Much of her previous work was with the acclaimed director Max Stafford-Clark for his theatre company Out of Joint where, as well as Masha in Three Sisters, she created roles such as Tess in Timberlake Wertenbaker's The Break of Day, Rima and Phoebe in Robin Soans' Talking to Terrorists, Mrs Peacham and Bett Rock in Stephen Jeffreys' The Convict's Opera and Hildy in Stella Feehily's Dreams of Violence. Other work includes Raina in Arms and the Man at The Royal Exchange Theatre; Shirley Hornett in Sailor, Beware! at the Lyric Theatre (Hammersmith); Maudlin in the Almeida Theatre production of A Chaste Maid in Cheapside; Aggie/Clodia in Nobel Prize winner Derek Walcott's The Last Carnival; Kevin Elyot's The Day I Stood Still, directed by the Ian Rickson for the Royal National Theatre and Mlle Guislaine de St.Euverte in The Waltz of the Toreadors opposite Peter Bowles, directed by Angus Jackson at the Chichester Festival.

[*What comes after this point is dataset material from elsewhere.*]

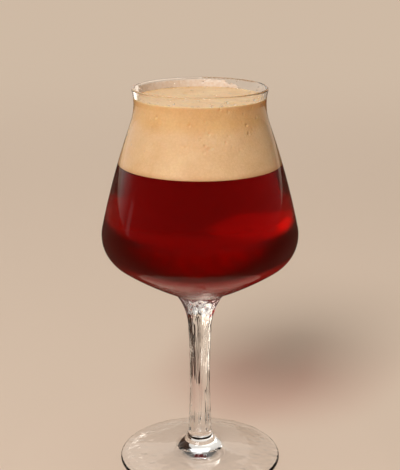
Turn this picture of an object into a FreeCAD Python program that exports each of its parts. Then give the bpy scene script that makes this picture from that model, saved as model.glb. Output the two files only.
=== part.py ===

Her most recent roles include Nurse Ratched in One Flew Over the Cuckoo's Nest directed by Michael Buffong at the Curve Theatre in Leicester, Rosie in the West End production of Mamma Mia! and Mrs Prentice in Joe Orton's What The Butler Saw, also at the Curve Theatre, directed by Nikolai Foster. In 2022 Catherine played Muriel Wicksteed in Alan Bennett's Habeas Corpus at Menier Chocolate Factory directed by Patrick Marber.

In Autumn 2023 she played Miss Havisham in the adaptation of Great Expectations by Tanika Gupta at the Royal Exchange theatre, Manchester.

From October 2024 she will take over the role of Dolores Umbridge and Petunia Dursley in Harry Potter and the Cursed Child at the Palace Theatre in London's West End.

==Television==
Russell has starred in several television series including playing Hugh Bonneville's sister, Rachel Cazalet, in The Cazalets; Gemma Jones's daughter, Tish, in Chelworth; the title role of Elly Chandler in Chandler & Co with Barbara Flynn and subsequently Susan Fleetwood written by Paula Milne; Nathaniel Parker's wife, Helen, in The Inspector Lynley Mysteries and Martin Shaw's wife, Issy, in Always and Everyone. She appeared in series one and two of Pete versus Life. She played Consultant Surgeon Serena Campbell in the BBC medical drama Holby City, from May 2012 to January 2020 and again in February 2022. Other television includes guest appearances in Messiah, Agatha Christie's Poirot, Waking the Dead, Sherlock Holmes, Maigret, Silent Witness, Holding On and The Chelsea Detective.

==Film==
Russell starred opposite Ian Hart in the film Clockwork Mice directed by Vadim Jean. She also made a comic, cameo appearance playing a colleague of Colin Firth's in Bridget Jones: The Edge of Reason directed by Beeban Kidron. Her other films include Solitaire for Two and Soft Top Hard Shoulder.